### WHAT NEEDS TO BE DONE
Gather, from the data below, each line in which the word "continues" occurs.

>> start

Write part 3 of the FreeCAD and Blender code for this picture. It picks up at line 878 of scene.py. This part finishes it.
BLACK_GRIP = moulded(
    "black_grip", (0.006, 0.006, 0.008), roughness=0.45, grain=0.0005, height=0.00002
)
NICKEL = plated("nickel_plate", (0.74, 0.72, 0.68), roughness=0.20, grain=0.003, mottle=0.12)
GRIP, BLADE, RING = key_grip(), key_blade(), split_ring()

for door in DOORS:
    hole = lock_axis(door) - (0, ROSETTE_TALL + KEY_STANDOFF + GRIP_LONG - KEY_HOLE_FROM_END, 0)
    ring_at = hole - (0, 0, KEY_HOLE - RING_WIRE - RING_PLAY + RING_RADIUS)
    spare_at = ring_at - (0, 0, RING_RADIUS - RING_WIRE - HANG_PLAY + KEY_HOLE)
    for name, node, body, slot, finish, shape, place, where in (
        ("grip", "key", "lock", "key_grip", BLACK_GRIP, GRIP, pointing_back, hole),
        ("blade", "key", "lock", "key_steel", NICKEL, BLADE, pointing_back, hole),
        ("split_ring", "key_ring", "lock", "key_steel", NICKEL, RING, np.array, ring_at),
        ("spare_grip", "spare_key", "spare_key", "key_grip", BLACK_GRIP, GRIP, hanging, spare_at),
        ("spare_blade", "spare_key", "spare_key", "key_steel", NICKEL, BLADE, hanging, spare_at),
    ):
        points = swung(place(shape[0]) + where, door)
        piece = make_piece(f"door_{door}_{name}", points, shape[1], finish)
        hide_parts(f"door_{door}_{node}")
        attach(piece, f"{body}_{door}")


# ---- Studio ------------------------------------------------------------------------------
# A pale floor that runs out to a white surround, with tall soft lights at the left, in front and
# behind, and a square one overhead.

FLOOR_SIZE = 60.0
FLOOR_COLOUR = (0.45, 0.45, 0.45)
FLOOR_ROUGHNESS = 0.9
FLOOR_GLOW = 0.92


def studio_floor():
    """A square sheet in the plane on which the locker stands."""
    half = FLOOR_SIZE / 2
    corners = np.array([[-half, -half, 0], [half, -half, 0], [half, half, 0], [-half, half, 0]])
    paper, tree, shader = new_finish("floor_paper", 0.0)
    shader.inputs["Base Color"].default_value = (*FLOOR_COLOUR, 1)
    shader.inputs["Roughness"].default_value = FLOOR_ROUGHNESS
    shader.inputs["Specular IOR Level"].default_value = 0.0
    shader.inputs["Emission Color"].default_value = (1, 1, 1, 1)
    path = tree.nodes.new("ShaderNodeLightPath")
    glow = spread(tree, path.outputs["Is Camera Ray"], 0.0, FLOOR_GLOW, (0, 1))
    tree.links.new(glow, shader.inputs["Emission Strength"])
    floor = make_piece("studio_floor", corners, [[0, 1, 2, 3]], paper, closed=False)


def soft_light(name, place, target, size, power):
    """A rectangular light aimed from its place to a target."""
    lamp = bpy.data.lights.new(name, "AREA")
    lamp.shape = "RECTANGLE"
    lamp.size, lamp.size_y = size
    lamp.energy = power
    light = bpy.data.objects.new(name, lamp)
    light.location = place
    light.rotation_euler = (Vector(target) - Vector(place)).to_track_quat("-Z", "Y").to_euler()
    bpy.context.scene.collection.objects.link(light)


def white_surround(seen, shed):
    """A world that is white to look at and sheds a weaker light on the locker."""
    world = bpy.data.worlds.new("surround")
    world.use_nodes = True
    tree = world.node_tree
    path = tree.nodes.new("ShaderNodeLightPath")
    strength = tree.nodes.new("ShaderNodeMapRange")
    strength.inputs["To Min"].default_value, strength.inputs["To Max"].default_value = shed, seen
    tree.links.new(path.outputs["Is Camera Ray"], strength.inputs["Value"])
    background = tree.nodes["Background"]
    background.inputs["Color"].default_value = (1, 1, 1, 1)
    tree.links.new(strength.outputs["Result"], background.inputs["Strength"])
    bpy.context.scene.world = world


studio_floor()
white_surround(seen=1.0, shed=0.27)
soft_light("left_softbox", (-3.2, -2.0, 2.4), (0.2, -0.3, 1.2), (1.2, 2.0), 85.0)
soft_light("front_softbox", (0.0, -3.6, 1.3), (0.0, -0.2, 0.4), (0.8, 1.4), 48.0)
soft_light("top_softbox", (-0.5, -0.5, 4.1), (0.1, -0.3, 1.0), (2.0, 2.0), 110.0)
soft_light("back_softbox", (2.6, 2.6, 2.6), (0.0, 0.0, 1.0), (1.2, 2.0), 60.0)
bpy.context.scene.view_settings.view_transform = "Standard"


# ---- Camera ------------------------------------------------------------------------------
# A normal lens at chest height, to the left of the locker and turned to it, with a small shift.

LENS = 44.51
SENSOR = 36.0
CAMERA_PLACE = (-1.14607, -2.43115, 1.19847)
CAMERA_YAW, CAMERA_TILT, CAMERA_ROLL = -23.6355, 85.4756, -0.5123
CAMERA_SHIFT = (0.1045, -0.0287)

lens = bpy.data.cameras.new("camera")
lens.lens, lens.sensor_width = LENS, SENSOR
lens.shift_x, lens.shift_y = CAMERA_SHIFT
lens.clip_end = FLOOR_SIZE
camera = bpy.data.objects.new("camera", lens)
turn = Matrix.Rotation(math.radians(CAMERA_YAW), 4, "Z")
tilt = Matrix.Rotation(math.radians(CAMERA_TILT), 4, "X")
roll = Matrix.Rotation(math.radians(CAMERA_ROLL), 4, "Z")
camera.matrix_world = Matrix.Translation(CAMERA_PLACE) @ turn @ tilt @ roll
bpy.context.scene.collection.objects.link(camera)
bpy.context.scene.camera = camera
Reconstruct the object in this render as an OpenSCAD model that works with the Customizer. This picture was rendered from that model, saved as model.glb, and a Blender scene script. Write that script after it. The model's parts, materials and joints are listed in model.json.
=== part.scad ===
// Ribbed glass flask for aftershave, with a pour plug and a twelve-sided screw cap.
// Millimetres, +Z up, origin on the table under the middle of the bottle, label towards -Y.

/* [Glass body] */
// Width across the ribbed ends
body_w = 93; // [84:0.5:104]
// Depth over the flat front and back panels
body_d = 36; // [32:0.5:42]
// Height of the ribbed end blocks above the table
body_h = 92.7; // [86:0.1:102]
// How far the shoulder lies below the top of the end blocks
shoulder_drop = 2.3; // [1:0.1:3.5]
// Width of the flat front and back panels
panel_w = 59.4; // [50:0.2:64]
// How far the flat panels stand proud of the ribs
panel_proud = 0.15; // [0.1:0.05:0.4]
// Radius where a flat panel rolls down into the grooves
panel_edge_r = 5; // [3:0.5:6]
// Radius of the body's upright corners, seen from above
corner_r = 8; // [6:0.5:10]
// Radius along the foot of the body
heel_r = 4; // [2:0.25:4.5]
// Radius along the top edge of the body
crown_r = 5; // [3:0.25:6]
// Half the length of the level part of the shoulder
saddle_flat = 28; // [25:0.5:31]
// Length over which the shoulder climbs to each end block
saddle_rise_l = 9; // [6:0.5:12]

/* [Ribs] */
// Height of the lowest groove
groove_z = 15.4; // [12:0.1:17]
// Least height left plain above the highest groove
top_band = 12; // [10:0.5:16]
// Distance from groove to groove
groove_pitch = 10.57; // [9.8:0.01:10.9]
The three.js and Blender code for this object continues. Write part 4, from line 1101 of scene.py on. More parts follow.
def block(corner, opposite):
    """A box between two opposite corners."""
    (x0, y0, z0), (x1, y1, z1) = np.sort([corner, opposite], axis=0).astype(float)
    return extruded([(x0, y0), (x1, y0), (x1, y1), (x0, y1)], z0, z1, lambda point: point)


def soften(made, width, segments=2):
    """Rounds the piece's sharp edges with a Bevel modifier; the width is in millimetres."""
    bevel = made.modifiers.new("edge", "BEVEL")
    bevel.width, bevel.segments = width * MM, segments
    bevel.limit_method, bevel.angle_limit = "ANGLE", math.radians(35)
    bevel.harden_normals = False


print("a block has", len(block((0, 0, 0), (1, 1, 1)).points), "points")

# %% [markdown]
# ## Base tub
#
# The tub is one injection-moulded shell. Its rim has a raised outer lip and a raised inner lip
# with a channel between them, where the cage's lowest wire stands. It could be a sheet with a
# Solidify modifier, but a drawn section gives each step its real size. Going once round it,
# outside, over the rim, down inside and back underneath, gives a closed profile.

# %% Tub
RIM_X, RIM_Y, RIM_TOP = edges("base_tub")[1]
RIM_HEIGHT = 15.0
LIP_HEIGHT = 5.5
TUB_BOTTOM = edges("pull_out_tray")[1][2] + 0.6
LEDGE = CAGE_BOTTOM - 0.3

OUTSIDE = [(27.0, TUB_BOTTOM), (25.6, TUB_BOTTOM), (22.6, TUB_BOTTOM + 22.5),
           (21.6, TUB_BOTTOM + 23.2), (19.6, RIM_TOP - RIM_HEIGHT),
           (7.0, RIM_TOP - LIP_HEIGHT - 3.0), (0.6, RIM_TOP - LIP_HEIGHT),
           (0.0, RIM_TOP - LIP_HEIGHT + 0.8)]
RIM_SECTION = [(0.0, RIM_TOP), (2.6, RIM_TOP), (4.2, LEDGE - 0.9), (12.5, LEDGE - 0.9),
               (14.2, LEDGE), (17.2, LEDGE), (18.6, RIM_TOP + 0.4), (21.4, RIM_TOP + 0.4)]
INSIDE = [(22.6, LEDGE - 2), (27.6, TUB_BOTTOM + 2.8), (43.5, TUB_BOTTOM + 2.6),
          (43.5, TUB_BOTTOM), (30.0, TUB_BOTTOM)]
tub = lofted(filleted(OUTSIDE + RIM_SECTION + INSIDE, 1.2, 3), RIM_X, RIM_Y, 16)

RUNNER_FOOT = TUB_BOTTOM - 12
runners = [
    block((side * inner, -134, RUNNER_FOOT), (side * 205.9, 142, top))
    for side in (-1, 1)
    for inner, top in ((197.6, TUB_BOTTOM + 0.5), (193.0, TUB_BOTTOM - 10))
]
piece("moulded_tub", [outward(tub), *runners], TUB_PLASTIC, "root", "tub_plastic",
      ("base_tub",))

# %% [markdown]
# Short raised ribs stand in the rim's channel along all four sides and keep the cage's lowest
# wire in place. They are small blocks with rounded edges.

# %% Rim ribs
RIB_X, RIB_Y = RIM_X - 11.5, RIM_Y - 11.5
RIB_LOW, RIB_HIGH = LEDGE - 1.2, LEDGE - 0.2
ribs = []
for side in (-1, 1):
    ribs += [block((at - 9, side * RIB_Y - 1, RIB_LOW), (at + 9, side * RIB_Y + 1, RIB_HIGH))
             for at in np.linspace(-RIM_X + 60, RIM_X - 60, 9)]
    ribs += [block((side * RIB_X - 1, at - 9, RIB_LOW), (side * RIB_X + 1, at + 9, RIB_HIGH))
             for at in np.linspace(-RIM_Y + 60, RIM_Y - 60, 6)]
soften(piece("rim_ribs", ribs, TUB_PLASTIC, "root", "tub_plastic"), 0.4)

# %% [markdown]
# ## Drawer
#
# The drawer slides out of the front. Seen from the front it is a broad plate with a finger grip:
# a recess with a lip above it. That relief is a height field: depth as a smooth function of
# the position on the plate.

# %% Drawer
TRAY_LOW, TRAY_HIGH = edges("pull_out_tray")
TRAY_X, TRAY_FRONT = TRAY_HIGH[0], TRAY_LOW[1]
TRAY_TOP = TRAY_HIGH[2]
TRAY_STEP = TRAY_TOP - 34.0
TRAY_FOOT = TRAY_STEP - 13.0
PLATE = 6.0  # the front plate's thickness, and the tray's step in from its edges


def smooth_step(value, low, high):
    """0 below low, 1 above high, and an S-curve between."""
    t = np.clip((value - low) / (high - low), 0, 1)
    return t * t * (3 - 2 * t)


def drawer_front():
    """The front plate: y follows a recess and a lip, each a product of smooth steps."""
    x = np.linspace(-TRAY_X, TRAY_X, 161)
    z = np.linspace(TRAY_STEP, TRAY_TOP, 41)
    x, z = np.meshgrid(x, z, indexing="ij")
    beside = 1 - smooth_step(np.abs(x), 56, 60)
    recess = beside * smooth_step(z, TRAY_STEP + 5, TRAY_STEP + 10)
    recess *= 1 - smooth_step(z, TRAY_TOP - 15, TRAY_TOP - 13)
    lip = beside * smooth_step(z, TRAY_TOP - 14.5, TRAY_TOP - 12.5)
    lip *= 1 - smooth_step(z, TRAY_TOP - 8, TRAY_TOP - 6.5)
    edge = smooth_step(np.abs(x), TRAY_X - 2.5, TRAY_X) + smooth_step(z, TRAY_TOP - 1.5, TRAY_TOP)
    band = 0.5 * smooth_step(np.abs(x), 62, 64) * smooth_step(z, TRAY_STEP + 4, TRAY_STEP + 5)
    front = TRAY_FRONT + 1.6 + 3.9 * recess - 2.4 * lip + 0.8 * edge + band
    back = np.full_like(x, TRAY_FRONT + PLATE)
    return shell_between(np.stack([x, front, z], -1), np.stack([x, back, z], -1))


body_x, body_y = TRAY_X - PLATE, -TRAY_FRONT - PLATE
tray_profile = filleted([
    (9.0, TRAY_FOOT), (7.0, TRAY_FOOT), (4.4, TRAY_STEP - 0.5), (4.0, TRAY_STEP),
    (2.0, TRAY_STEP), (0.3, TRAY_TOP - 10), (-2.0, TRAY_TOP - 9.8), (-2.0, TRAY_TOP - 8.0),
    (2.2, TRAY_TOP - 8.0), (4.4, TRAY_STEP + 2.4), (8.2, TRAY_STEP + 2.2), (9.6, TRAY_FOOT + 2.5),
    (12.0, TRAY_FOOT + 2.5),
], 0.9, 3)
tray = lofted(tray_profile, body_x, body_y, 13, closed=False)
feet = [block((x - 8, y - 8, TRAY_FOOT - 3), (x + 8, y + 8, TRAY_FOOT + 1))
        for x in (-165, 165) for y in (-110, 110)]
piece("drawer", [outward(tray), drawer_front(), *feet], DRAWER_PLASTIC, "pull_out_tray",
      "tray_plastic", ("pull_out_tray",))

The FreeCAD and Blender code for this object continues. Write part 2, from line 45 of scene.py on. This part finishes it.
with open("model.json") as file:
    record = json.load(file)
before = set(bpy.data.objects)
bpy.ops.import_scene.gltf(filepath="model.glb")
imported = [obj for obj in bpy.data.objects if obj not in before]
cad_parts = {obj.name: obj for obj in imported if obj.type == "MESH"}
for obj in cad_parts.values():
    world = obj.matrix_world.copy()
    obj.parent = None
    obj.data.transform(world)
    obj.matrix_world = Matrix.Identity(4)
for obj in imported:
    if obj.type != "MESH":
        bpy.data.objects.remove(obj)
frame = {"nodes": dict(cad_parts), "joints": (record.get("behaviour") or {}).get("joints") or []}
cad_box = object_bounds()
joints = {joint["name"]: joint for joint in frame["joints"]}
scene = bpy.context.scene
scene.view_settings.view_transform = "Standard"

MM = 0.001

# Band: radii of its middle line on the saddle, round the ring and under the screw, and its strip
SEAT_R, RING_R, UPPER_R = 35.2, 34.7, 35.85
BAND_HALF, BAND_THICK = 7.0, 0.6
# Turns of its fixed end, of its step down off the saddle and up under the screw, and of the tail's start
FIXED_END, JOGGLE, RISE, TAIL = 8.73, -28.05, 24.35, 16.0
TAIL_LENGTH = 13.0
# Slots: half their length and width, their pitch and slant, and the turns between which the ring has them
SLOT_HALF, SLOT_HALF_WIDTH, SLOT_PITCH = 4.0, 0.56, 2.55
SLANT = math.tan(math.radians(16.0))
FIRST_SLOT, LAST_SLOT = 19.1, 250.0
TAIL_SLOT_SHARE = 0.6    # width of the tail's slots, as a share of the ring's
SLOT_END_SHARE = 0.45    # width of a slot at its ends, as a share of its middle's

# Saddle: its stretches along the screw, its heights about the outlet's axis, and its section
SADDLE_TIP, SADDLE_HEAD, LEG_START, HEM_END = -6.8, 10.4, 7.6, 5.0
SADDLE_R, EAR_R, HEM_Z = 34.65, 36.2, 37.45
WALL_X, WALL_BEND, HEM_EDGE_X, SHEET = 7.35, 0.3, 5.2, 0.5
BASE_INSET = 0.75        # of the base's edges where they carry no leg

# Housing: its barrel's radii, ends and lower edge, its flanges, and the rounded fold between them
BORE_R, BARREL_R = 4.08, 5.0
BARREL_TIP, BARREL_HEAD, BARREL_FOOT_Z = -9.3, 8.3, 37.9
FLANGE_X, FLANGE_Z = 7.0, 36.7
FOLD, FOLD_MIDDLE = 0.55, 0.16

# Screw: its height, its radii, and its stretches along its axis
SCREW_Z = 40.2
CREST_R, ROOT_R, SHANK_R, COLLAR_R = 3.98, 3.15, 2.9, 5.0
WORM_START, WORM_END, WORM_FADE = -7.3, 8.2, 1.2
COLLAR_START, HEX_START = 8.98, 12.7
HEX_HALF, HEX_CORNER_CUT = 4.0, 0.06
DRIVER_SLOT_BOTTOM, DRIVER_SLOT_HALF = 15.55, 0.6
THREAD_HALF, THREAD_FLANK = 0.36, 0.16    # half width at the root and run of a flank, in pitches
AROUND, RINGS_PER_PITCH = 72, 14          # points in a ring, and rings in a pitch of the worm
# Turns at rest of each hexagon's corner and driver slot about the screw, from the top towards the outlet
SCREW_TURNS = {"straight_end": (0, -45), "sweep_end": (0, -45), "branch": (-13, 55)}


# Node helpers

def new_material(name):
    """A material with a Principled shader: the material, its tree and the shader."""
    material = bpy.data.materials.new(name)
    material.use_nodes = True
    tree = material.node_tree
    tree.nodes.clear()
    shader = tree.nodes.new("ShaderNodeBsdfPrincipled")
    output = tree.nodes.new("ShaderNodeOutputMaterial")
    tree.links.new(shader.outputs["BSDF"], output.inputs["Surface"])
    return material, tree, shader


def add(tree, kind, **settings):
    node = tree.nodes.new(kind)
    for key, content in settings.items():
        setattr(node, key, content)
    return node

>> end

### SOLUTION
The three.js and Blender code for this object continues. Write part 4, from line 1101 of scene.py on. More parts follow.
The FreeCAD and Blender code for this object continues. Write part 2, from line 45 of scene.py on. This part finishes it.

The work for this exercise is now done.